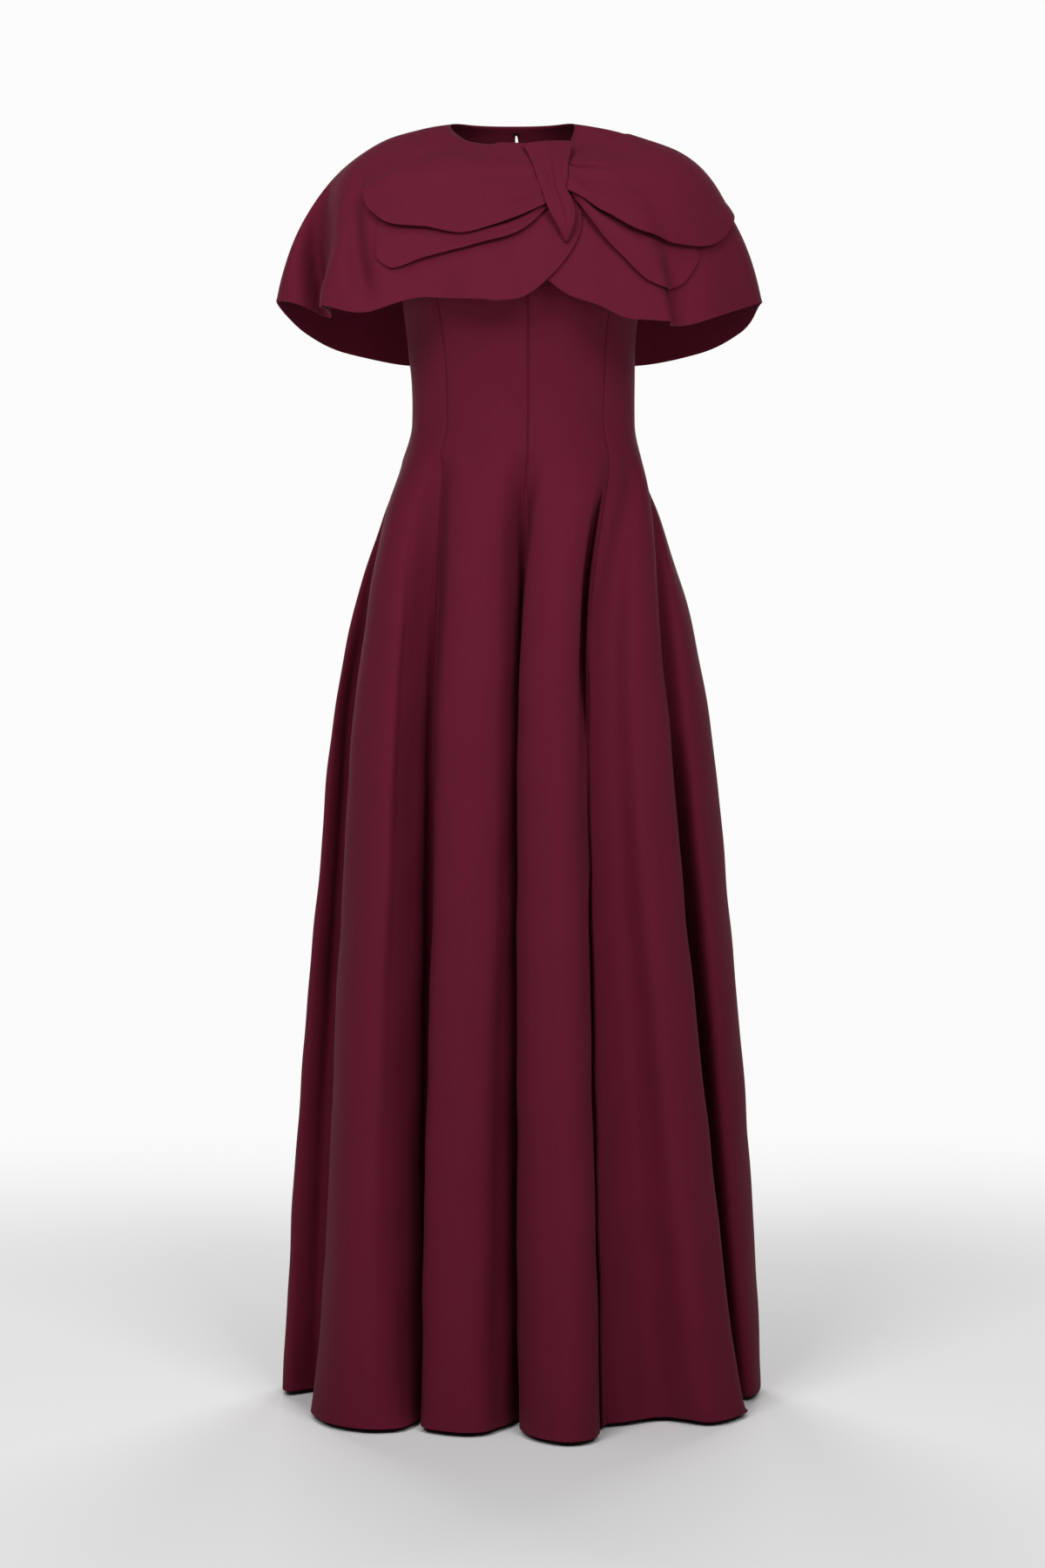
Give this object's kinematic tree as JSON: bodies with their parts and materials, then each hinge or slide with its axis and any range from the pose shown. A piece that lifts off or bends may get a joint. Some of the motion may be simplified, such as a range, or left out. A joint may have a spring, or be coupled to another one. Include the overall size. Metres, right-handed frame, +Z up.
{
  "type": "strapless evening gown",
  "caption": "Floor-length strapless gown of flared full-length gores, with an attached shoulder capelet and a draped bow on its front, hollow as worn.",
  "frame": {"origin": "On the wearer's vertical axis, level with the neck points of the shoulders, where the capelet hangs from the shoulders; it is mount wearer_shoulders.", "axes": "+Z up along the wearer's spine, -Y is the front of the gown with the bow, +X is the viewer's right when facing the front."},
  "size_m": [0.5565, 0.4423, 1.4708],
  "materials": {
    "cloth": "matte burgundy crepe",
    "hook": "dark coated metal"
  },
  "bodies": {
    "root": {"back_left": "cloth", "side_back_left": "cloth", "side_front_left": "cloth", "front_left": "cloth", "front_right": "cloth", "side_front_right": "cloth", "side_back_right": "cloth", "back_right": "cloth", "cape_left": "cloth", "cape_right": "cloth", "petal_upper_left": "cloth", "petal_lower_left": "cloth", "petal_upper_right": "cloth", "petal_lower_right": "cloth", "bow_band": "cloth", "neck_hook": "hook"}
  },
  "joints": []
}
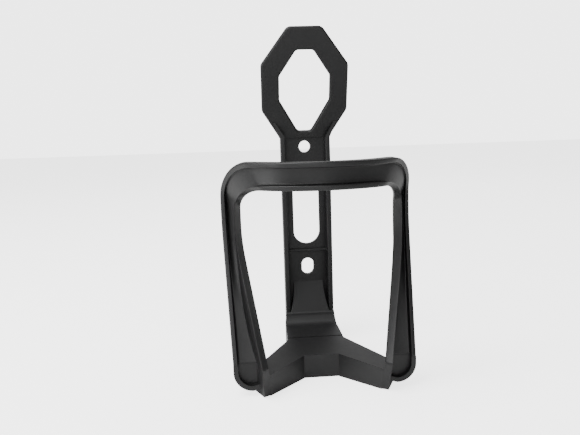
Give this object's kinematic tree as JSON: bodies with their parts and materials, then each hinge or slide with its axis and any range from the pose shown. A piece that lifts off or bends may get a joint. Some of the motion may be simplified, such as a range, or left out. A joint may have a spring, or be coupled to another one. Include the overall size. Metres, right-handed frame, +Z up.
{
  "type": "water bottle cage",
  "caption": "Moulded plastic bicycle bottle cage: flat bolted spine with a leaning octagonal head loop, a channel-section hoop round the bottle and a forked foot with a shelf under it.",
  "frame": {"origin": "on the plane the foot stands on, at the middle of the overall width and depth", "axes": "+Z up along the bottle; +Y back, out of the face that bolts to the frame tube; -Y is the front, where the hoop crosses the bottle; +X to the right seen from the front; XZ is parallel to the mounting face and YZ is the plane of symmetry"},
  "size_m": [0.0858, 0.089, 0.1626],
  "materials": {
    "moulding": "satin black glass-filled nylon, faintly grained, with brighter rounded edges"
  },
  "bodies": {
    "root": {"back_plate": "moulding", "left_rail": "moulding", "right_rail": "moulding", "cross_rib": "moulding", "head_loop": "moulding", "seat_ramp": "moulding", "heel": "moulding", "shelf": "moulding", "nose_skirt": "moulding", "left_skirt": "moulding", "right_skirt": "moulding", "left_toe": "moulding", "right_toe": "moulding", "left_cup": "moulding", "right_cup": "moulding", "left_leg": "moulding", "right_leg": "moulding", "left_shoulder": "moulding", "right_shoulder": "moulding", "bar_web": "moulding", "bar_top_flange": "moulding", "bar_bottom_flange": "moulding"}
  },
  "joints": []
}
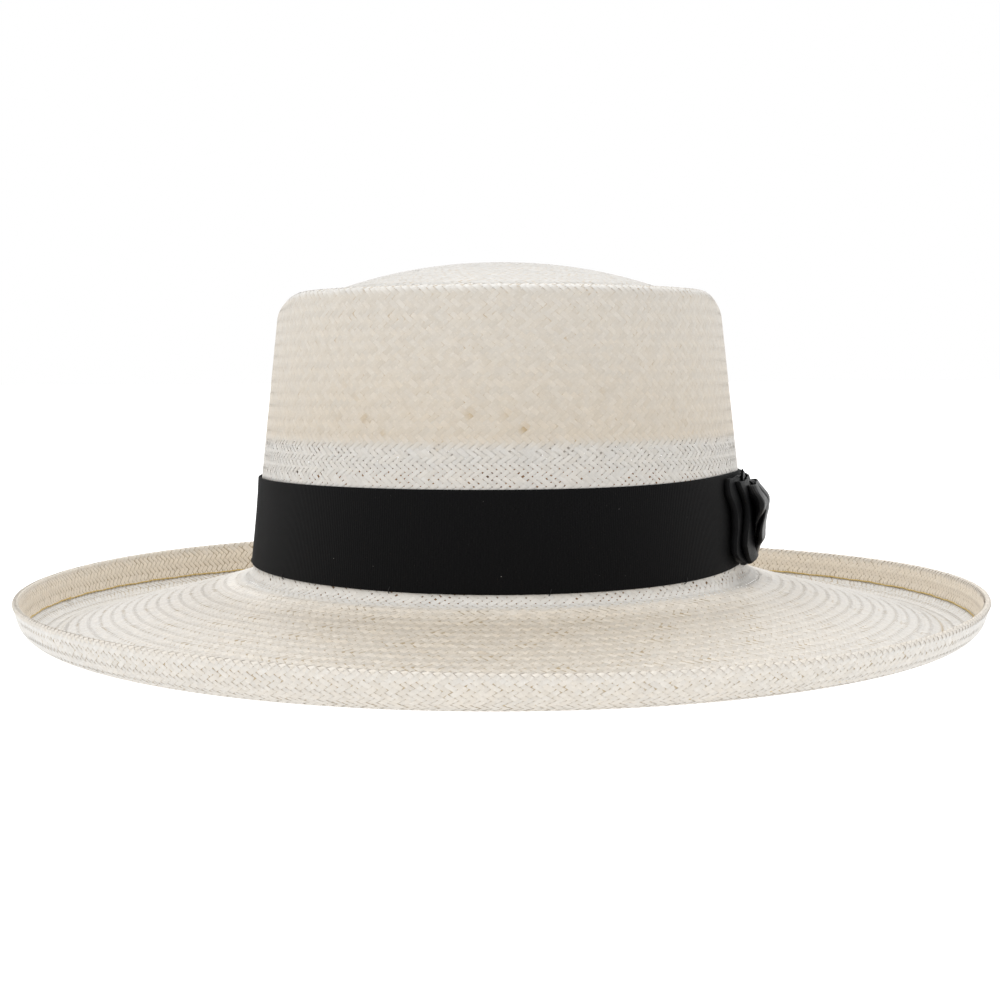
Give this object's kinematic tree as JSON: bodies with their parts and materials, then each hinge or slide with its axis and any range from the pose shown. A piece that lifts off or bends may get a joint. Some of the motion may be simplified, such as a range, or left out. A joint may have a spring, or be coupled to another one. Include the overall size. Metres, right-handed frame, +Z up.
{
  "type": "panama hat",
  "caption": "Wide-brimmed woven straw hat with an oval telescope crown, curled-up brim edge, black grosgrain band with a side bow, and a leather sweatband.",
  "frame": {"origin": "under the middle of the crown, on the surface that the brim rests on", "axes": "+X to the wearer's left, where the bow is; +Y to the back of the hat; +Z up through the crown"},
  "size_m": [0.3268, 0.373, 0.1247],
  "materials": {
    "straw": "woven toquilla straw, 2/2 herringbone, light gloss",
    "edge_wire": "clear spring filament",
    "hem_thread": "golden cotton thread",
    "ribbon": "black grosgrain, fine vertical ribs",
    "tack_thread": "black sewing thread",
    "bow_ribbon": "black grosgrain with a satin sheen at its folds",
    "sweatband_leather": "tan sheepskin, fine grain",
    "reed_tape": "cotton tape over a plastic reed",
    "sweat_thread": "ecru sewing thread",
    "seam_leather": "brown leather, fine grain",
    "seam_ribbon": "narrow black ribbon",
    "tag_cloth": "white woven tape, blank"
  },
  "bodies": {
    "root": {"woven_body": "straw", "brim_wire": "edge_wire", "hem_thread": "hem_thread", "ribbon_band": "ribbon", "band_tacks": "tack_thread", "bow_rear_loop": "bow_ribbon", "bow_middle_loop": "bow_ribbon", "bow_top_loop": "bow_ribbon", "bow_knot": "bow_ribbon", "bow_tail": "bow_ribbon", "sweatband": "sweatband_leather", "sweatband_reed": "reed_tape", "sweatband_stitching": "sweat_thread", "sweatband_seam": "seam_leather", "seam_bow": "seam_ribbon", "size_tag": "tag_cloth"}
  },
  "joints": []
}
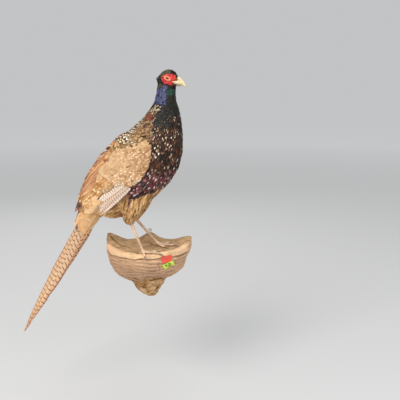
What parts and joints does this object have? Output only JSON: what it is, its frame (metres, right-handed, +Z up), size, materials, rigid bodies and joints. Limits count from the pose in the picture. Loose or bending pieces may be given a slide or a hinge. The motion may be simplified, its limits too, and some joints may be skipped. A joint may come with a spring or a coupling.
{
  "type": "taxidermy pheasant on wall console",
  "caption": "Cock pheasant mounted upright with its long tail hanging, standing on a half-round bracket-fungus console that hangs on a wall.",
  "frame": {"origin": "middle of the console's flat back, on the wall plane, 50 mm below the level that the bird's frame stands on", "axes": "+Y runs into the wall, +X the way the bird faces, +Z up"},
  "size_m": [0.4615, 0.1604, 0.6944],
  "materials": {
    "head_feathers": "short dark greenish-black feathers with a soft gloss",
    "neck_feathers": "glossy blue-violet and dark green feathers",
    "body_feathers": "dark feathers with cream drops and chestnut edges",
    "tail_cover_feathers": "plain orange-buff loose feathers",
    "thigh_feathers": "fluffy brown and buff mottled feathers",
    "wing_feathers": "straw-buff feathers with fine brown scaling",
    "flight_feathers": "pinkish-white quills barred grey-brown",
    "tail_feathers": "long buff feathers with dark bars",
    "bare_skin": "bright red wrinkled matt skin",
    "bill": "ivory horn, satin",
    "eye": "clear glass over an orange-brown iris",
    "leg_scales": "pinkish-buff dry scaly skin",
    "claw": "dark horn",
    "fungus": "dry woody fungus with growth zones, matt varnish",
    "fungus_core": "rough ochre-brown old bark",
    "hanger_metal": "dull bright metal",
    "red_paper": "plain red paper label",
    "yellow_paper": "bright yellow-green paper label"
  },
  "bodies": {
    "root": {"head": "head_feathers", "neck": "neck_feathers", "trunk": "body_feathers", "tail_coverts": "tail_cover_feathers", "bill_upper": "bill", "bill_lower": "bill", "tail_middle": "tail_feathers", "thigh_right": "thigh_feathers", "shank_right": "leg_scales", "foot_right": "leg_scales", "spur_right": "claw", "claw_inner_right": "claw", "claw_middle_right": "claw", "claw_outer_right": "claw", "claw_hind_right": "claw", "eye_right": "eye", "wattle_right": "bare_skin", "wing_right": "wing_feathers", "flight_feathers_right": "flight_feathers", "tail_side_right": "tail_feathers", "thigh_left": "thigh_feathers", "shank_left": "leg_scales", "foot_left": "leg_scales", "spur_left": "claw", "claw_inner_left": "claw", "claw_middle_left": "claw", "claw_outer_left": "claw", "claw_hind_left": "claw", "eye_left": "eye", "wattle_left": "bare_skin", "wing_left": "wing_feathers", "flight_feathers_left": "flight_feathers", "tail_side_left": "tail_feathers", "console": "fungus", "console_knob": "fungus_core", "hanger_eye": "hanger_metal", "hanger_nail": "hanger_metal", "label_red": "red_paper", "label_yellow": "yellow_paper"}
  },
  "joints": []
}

■ ■ ■ ■ ■

▸ **SHORT EXERCISE**
Repeat the material word for word, in full.

▸ **ANSWER TO THE EXERCISE**
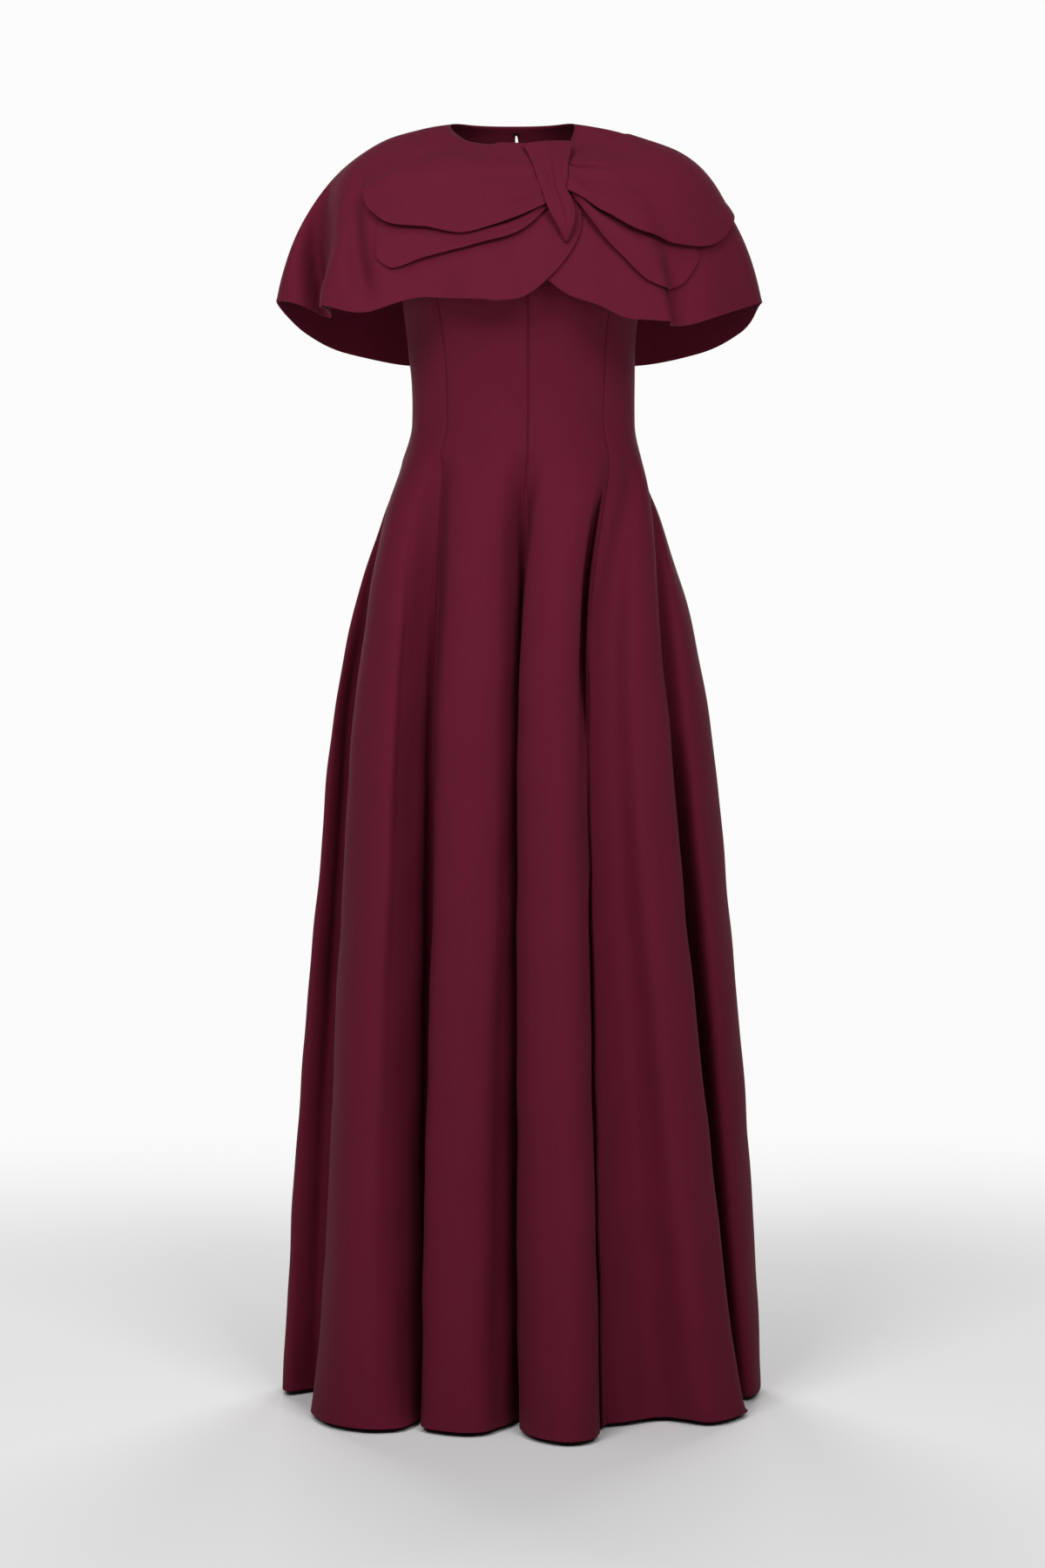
Give this object's kinematic tree as JSON: bodies with their parts and materials, then each hinge or slide with its axis and any range from the pose shown. A piece that lifts off or bends may get a joint. Some of the motion may be simplified, such as a range, or left out. A joint may have a spring, or be coupled to another one. Include the overall size. Metres, right-handed frame, +Z up.
{
  "type": "strapless evening gown",
  "caption": "Floor-length strapless gown of flared full-length gores, with an attached shoulder capelet and a draped bow on its front, hollow as worn.",
  "frame": {"origin": "On the wearer's vertical axis, level with the neck points of the shoulders, where the capelet hangs from the shoulders; it is mount wearer_shoulders.", "axes": "+Z up along the wearer's spine, -Y is the front of the gown with the bow, +X is the viewer's right when facing the front."},
  "size_m": [0.5565, 0.4423, 1.4708],
  "materials": {
    "cloth": "matte burgundy crepe",
    "hook": "dark coated metal"
  },
  "bodies": {
    "root": {"back_left": "cloth", "side_back_left": "cloth", "side_front_left": "cloth", "front_left": "cloth", "front_right": "cloth", "side_front_right": "cloth", "side_back_right": "cloth", "back_right": "cloth", "cape_left": "cloth", "cape_right": "cloth", "petal_upper_left": "cloth", "petal_lower_left": "cloth", "petal_upper_right": "cloth", "petal_lower_right": "cloth", "bow_band": "cloth", "neck_hook": "hook"}
  },
  "joints": []
}
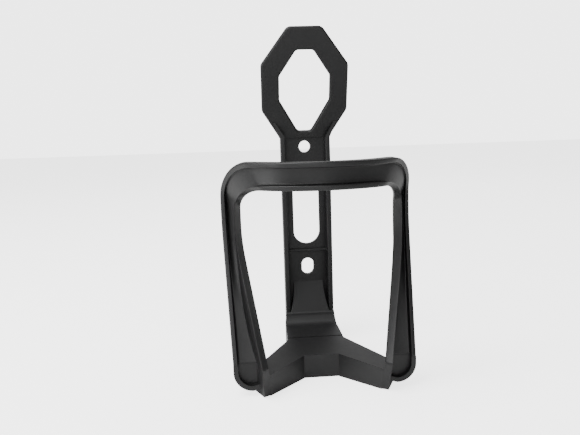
Give this object's kinematic tree as JSON: bodies with their parts and materials, then each hinge or slide with its axis and any range from the pose shown. A piece that lifts off or bends may get a joint. Some of the motion may be simplified, such as a range, or left out. A joint may have a spring, or be coupled to another one. Include the overall size. Metres, right-handed frame, +Z up.
{
  "type": "water bottle cage",
  "caption": "Moulded plastic bicycle bottle cage: flat bolted spine with a leaning octagonal head loop, a channel-section hoop round the bottle and a forked foot with a shelf under it.",
  "frame": {"origin": "on the plane the foot stands on, at the middle of the overall width and depth", "axes": "+Z up along the bottle; +Y back, out of the face that bolts to the frame tube; -Y is the front, where the hoop crosses the bottle; +X to the right seen from the front; XZ is parallel to the mounting face and YZ is the plane of symmetry"},
  "size_m": [0.0858, 0.089, 0.1626],
  "materials": {
    "moulding": "satin black glass-filled nylon, faintly grained, with brighter rounded edges"
  },
  "bodies": {
    "root": {"back_plate": "moulding", "left_rail": "moulding", "right_rail": "moulding", "cross_rib": "moulding", "head_loop": "moulding", "seat_ramp": "moulding", "heel": "moulding", "shelf": "moulding", "nose_skirt": "moulding", "left_skirt": "moulding", "right_skirt": "moulding", "left_toe": "moulding", "right_toe": "moulding", "left_cup": "moulding", "right_cup": "moulding", "left_leg": "moulding", "right_leg": "moulding", "left_shoulder": "moulding", "right_shoulder": "moulding", "bar_web": "moulding", "bar_top_flange": "moulding", "bar_bottom_flange": "moulding"}
  },
  "joints": []
}
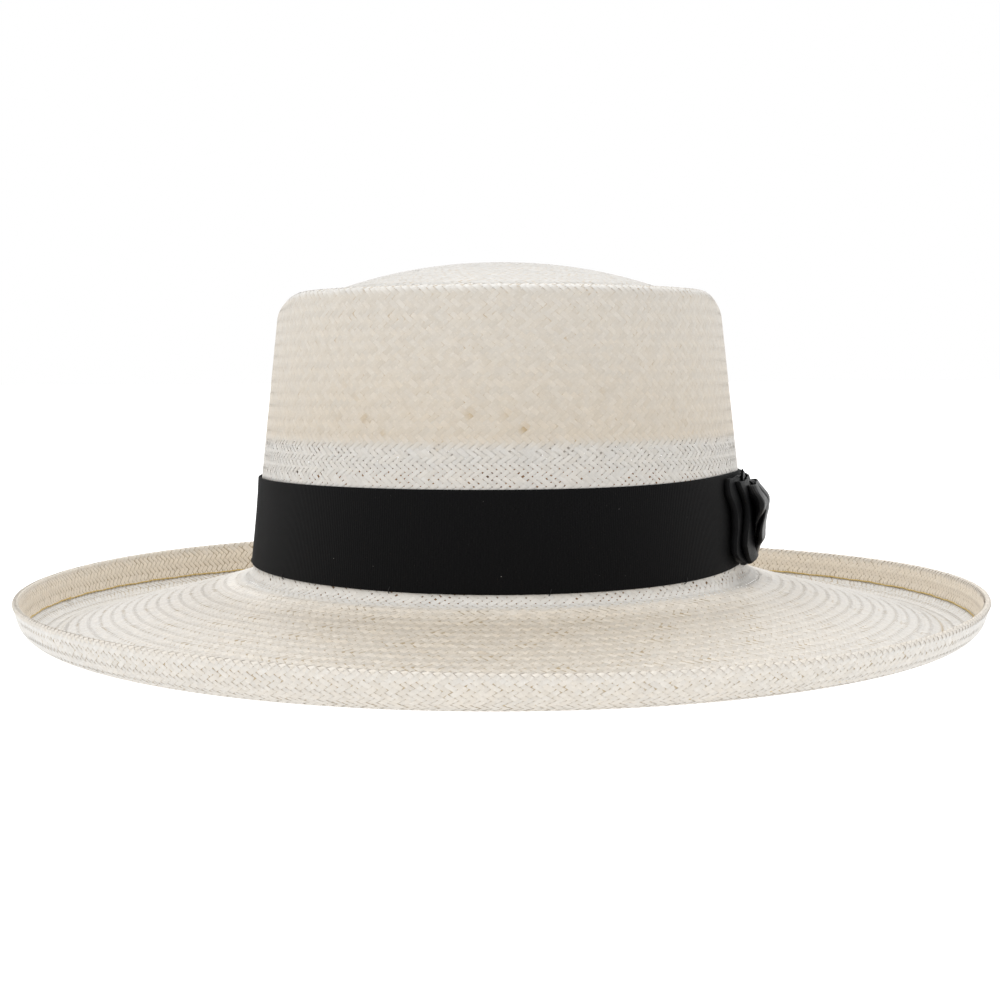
Give this object's kinematic tree as JSON: bodies with their parts and materials, then each hinge or slide with its axis and any range from the pose shown. A piece that lifts off or bends may get a joint. Some of the motion may be simplified, such as a range, or left out. A joint may have a spring, or be coupled to another one. Include the overall size. Metres, right-handed frame, +Z up.
{
  "type": "panama hat",
  "caption": "Wide-brimmed woven straw hat with an oval telescope crown, curled-up brim edge, black grosgrain band with a side bow, and a leather sweatband.",
  "frame": {"origin": "under the middle of the crown, on the surface that the brim rests on", "axes": "+X to the wearer's left, where the bow is; +Y to the back of the hat; +Z up through the crown"},
  "size_m": [0.3268, 0.373, 0.1247],
  "materials": {
    "straw": "woven toquilla straw, 2/2 herringbone, light gloss",
    "edge_wire": "clear spring filament",
    "hem_thread": "golden cotton thread",
    "ribbon": "black grosgrain, fine vertical ribs",
    "tack_thread": "black sewing thread",
    "bow_ribbon": "black grosgrain with a satin sheen at its folds",
    "sweatband_leather": "tan sheepskin, fine grain",
    "reed_tape": "cotton tape over a plastic reed",
    "sweat_thread": "ecru sewing thread",
    "seam_leather": "brown leather, fine grain",
    "seam_ribbon": "narrow black ribbon",
    "tag_cloth": "white woven tape, blank"
  },
  "bodies": {
    "root": {"woven_body": "straw", "brim_wire": "edge_wire", "hem_thread": "hem_thread", "ribbon_band": "ribbon", "band_tacks": "tack_thread", "bow_rear_loop": "bow_ribbon", "bow_middle_loop": "bow_ribbon", "bow_top_loop": "bow_ribbon", "bow_knot": "bow_ribbon", "bow_tail": "bow_ribbon", "sweatband": "sweatband_leather", "sweatband_reed": "reed_tape", "sweatband_stitching": "sweat_thread", "sweatband_seam": "seam_leather", "seam_bow": "seam_ribbon", "size_tag": "tag_cloth"}
  },
  "joints": []
}
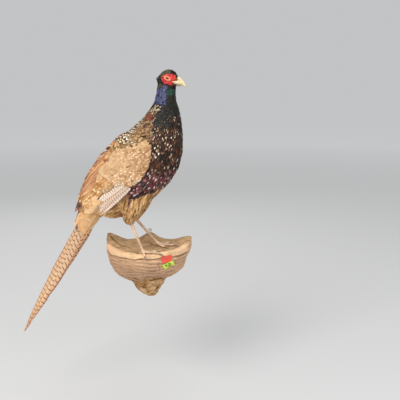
What parts and joints does this object have? Output only JSON: what it is, its frame (metres, right-handed, +Z up), size, materials, rigid bodies and joints. Limits count from the pose in the picture. Loose or bending pieces may be given a slide or a hinge. The motion may be simplified, its limits too, and some joints may be skipped. A joint may come with a spring or a coupling.
{
  "type": "taxidermy pheasant on wall console",
  "caption": "Cock pheasant mounted upright with its long tail hanging, standing on a half-round bracket-fungus console that hangs on a wall.",
  "frame": {"origin": "middle of the console's flat back, on the wall plane, 50 mm below the level that the bird's frame stands on", "axes": "+Y runs into the wall, +X the way the bird faces, +Z up"},
  "size_m": [0.4615, 0.1604, 0.6944],
  "materials": {
    "head_feathers": "short dark greenish-black feathers with a soft gloss",
    "neck_feathers": "glossy blue-violet and dark green feathers",
    "body_feathers": "dark feathers with cream drops and chestnut edges",
    "tail_cover_feathers": "plain orange-buff loose feathers",
    "thigh_feathers": "fluffy brown and buff mottled feathers",
    "wing_feathers": "straw-buff feathers with fine brown scaling",
    "flight_feathers": "pinkish-white quills barred grey-brown",
    "tail_feathers": "long buff feathers with dark bars",
    "bare_skin": "bright red wrinkled matt skin",
    "bill": "ivory horn, satin",
    "eye": "clear glass over an orange-brown iris",
    "leg_scales": "pinkish-buff dry scaly skin",
    "claw": "dark horn",
    "fungus": "dry woody fungus with growth zones, matt varnish",
    "fungus_core": "rough ochre-brown old bark",
    "hanger_metal": "dull bright metal",
    "red_paper": "plain red paper label",
    "yellow_paper": "bright yellow-green paper label"
  },
  "bodies": {
    "root": {"head": "head_feathers", "neck": "neck_feathers", "trunk": "body_feathers", "tail_coverts": "tail_cover_feathers", "bill_upper": "bill", "bill_lower": "bill", "tail_middle": "tail_feathers", "thigh_right": "thigh_feathers", "shank_right": "leg_scales", "foot_right": "leg_scales", "spur_right": "claw", "claw_inner_right": "claw", "claw_middle_right": "claw", "claw_outer_right": "claw", "claw_hind_right": "claw", "eye_right": "eye", "wattle_right": "bare_skin", "wing_right": "wing_feathers", "flight_feathers_right": "flight_feathers", "tail_side_right": "tail_feathers", "thigh_left": "thigh_feathers", "shank_left": "leg_scales", "foot_left": "leg_scales", "spur_left": "claw", "claw_inner_left": "claw", "claw_middle_left": "claw", "claw_outer_left": "claw", "claw_hind_left": "claw", "eye_left": "eye", "wattle_left": "bare_skin", "wing_left": "wing_feathers", "flight_feathers_left": "flight_feathers", "tail_side_left": "tail_feathers", "console": "fungus", "console_knob": "fungus_core", "hanger_eye": "hanger_metal", "hanger_nail": "hanger_metal", "label_red": "red_paper", "label_yellow": "yellow_paper"}
  },
  "joints": []
}